**STATED EXERCISE**: Every line that contains the word "this" should be copied out.

**INFORMATION SUPPLIED**:

──────

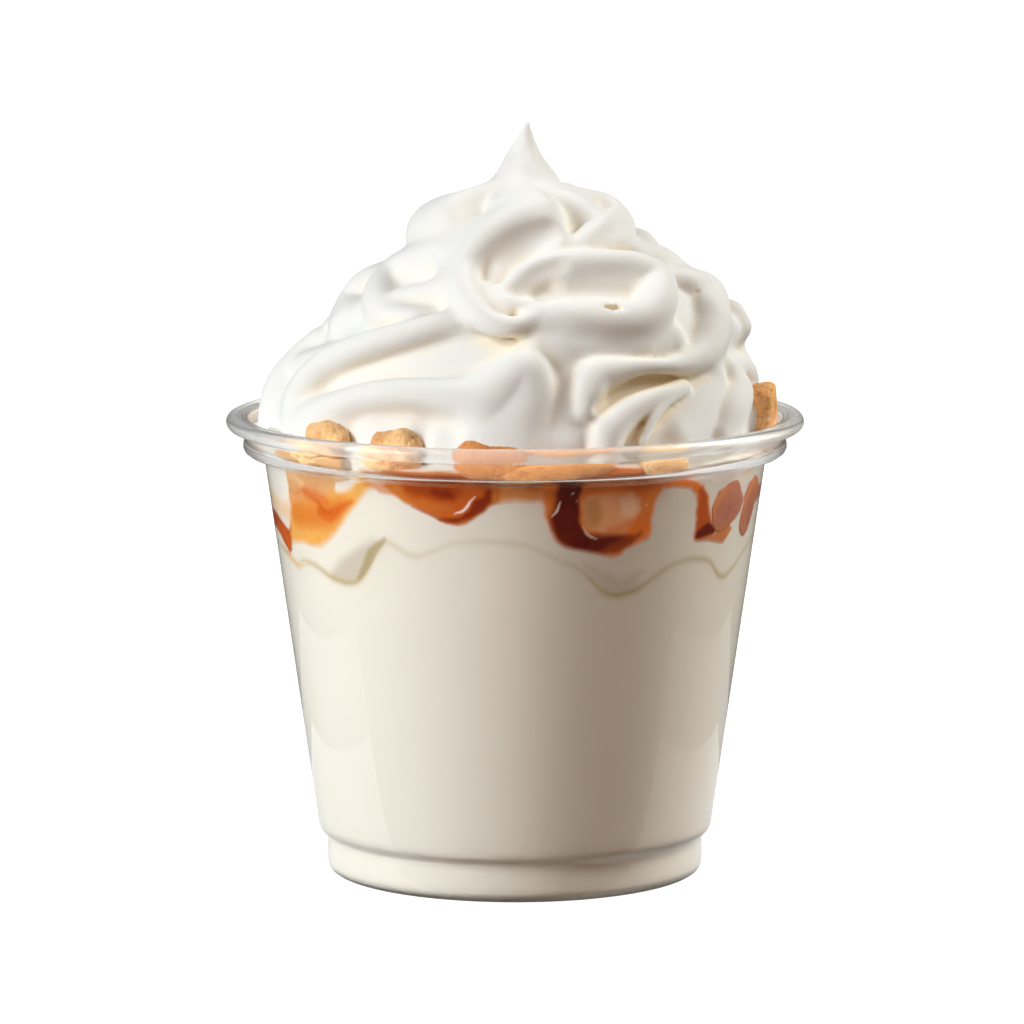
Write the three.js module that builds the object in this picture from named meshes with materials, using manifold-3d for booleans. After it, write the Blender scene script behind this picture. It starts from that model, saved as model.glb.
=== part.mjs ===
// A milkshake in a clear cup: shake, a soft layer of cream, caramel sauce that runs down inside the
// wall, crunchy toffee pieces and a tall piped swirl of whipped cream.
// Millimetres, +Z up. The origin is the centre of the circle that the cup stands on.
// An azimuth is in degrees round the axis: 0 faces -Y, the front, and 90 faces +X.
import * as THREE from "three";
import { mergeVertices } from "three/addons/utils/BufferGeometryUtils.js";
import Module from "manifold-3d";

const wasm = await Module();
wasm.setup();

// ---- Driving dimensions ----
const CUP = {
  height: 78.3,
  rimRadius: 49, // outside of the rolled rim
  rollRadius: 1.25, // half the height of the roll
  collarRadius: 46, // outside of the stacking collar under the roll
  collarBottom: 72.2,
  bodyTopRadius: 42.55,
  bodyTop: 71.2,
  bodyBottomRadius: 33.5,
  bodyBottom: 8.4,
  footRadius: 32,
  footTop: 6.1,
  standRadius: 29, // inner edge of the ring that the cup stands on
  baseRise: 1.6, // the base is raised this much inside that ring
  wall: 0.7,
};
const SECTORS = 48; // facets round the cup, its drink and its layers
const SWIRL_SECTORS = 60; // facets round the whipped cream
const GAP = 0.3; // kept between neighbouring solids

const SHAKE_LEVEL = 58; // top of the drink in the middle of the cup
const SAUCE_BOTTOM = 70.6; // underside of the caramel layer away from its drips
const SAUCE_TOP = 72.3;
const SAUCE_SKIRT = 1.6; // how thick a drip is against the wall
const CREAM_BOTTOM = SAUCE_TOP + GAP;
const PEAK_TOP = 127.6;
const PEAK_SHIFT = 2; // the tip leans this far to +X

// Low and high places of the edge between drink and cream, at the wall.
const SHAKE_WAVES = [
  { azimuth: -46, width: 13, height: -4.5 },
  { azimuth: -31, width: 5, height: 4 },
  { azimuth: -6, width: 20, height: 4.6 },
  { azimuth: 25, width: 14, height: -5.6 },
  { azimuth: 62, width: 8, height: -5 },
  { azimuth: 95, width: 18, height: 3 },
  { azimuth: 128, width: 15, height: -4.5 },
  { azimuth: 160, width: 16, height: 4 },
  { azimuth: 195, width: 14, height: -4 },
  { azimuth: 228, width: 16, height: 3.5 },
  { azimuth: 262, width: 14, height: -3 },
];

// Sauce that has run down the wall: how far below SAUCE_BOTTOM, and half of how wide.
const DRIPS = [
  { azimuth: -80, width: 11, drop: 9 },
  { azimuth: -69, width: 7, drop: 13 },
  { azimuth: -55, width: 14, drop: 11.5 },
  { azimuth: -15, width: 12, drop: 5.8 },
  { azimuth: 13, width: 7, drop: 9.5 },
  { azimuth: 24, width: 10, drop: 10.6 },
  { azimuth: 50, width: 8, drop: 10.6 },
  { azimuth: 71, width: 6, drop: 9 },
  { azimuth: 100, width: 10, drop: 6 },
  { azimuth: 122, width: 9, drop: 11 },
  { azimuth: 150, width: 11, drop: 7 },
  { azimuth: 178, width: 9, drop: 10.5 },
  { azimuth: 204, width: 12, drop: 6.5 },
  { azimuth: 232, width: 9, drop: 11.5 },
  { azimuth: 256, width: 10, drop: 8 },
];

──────

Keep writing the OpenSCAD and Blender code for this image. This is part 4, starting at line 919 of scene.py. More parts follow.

──────

**REPLY TO THE TASK**:
Write the three.js module that builds the object in this picture from named meshes with materials, using manifold-3d for booleans. After it, write the Blender scene script behind this picture. It starts from that model, saved as model.glb.
  baseRise: 1.6, // the base is raised this much inside that ring
const PEAK_SHIFT = 2; // the tip leans this far to +X
Keep writing the OpenSCAD and Blender code for this image. This is part 4, starting at line 919 of scene.py. More parts follow.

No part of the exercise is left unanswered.